Hübsch selbstreferenziell ist das, auch die geradezu absurde Ansammlung bekannter Schauspieler, die teilweise in winzigen Rollen auftreten, deutet darauf hin, dass Anderson hier auch einen Film über sich, seine Arbeitsmethode, seinen Blick auf die Welt gedreht hat. Eine wachsende Filmfamilie hat Anderson im Lauf der Jahre um sich gescharrt, Schauspieler wie Jason Schwartzman oder Willem Dafoe sind zum x-ten Mal bei ihm dabei, andere, wie Tom Hanks oder Scarlett Johansson, sind Newcomer.

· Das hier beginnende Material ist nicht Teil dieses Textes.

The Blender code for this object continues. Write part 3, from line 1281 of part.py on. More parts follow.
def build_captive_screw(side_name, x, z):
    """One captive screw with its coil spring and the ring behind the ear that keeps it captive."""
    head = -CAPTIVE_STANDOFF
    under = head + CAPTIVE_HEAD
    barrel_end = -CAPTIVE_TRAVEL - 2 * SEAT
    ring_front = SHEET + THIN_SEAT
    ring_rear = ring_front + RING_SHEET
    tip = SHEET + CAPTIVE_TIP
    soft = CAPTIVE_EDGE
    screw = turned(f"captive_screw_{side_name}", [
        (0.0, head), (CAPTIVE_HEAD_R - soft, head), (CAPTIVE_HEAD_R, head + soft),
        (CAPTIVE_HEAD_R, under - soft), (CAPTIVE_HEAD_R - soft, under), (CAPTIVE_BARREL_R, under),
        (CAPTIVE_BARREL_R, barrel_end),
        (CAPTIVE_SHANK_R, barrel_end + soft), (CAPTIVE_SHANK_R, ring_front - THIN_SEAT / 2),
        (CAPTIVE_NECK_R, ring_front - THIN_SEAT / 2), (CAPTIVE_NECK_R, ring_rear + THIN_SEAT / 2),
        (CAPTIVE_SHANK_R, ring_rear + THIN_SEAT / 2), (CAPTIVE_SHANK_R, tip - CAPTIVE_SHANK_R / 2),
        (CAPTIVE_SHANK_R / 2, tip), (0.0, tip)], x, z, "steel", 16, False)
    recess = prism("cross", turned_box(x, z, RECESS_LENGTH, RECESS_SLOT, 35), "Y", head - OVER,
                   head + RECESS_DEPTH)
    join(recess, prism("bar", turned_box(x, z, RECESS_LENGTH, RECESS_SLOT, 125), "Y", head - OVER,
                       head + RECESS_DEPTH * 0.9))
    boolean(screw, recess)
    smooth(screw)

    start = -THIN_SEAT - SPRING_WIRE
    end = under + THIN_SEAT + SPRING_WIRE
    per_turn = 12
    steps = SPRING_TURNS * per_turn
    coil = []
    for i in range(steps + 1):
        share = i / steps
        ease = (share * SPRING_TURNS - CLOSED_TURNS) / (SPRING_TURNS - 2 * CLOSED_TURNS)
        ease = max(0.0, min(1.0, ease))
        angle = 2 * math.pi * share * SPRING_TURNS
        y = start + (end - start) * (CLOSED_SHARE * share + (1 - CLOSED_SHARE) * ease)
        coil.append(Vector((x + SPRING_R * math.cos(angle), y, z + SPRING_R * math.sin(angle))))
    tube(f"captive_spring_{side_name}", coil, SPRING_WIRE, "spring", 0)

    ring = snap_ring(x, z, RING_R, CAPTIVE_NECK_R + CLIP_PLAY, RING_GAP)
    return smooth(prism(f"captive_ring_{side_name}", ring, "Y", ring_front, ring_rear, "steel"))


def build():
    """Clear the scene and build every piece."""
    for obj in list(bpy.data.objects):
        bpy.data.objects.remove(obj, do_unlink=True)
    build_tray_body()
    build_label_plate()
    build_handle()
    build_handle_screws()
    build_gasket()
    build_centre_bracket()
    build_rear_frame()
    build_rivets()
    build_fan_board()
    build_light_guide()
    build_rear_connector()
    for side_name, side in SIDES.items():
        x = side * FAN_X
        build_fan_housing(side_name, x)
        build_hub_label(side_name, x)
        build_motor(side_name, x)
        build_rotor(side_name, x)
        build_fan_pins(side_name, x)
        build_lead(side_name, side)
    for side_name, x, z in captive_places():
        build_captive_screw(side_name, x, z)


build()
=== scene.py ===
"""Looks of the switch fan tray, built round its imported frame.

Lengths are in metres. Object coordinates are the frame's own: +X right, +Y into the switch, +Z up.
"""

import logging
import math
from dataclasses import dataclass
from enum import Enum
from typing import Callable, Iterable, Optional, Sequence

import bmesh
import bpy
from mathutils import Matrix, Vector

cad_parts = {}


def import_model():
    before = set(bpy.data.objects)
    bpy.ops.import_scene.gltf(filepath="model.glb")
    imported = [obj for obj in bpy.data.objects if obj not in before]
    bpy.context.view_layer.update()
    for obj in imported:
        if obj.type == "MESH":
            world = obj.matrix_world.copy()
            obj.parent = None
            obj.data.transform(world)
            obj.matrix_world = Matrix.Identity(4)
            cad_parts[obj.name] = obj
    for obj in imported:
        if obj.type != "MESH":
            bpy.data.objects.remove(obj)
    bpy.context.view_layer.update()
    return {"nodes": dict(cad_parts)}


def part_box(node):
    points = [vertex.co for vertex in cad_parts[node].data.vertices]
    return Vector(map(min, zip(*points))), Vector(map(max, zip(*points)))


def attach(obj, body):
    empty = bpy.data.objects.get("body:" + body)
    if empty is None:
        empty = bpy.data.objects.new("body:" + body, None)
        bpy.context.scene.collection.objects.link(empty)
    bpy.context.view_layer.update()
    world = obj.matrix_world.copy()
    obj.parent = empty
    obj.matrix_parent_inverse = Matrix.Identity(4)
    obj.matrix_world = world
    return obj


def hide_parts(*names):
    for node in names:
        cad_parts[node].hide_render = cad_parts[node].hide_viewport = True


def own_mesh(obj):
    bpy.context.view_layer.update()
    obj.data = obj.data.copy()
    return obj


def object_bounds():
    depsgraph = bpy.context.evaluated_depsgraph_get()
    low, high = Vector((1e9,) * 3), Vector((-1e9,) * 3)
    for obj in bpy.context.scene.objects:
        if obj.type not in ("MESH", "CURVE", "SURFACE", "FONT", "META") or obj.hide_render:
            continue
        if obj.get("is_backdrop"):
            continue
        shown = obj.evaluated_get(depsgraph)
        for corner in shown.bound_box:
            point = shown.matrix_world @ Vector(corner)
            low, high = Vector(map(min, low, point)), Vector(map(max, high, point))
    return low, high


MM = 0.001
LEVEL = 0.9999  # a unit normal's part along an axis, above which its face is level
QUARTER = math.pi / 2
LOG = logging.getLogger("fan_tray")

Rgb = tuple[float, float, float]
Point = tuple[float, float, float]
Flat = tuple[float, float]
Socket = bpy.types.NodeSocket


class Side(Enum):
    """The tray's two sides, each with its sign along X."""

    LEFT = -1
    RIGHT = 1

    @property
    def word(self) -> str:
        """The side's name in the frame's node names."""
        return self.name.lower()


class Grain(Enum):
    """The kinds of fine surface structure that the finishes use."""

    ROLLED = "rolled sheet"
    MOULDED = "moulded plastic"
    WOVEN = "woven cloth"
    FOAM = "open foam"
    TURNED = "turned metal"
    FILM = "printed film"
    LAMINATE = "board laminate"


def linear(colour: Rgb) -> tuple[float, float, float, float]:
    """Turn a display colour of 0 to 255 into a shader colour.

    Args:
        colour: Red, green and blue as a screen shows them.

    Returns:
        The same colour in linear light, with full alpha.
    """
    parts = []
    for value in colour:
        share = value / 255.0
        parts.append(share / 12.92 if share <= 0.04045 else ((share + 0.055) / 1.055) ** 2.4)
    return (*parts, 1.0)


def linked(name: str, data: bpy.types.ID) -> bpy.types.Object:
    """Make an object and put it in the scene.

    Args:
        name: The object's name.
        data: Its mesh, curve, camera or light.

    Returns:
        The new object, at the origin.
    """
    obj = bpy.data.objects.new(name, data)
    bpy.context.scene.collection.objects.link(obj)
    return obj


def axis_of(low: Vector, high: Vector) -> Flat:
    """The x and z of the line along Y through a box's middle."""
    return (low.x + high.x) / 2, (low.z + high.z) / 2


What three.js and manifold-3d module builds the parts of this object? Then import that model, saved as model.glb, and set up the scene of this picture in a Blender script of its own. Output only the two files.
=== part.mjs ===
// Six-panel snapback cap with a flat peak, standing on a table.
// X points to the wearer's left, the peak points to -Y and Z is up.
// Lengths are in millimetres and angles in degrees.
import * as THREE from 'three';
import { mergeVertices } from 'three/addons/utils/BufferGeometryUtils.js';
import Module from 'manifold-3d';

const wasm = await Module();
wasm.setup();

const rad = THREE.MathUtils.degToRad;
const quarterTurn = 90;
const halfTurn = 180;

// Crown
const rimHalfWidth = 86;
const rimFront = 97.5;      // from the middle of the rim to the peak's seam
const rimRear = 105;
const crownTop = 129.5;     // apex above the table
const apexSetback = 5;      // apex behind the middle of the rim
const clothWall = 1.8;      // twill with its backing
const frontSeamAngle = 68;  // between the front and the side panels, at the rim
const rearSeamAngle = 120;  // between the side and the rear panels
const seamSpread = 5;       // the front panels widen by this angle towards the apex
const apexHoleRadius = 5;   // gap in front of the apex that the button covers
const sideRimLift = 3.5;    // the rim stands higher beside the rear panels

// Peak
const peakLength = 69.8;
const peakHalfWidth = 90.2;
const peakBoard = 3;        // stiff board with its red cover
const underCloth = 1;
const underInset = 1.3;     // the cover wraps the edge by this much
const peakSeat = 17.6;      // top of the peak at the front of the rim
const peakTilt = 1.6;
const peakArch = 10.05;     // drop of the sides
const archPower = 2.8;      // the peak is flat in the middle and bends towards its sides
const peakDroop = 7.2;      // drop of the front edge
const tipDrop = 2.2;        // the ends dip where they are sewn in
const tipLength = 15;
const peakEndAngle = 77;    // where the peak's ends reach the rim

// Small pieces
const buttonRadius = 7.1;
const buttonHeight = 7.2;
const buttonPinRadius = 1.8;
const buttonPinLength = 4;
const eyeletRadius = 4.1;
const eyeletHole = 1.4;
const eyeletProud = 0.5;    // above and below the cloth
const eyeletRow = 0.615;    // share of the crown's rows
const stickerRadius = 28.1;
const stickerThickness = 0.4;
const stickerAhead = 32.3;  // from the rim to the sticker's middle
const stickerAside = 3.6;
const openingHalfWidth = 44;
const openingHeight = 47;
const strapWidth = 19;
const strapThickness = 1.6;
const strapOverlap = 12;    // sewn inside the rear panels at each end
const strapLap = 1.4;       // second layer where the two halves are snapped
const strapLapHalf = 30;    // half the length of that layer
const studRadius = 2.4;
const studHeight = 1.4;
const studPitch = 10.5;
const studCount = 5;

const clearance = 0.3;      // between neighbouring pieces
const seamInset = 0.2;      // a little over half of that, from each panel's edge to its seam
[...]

All diese Stars, die sonst meist Hauptrollen spielen, lassen sich mit augenscheinlicher Lust auf ihre oft winzig kleinen Rollen in einem Wes-Anderson-Film ein, fügen sich ein ins große Ganze. Man darf vermuten, dass die Arbeit an einem Anderson-Film ein großes Vergnügen ist, von einer Neugier geprägt, die sich auch auf der Leinwand zeigt. Von großen Fragen mag die Rede sein, von Verlust und Tod die Rede sein, doch Andersons Filme und seine Figuren sind stets von einem unerschütterlichen Optimismus geprägt, auch wenn es keine klaren Antworten gibt. Doch wenn das Leben schon rätselhaft bleibt, dann sollte es zumindest so verspielt und abwechslungsreich sein wie die Welt von „Asteroid City“, in der man gerne 100 Minuten verbringt.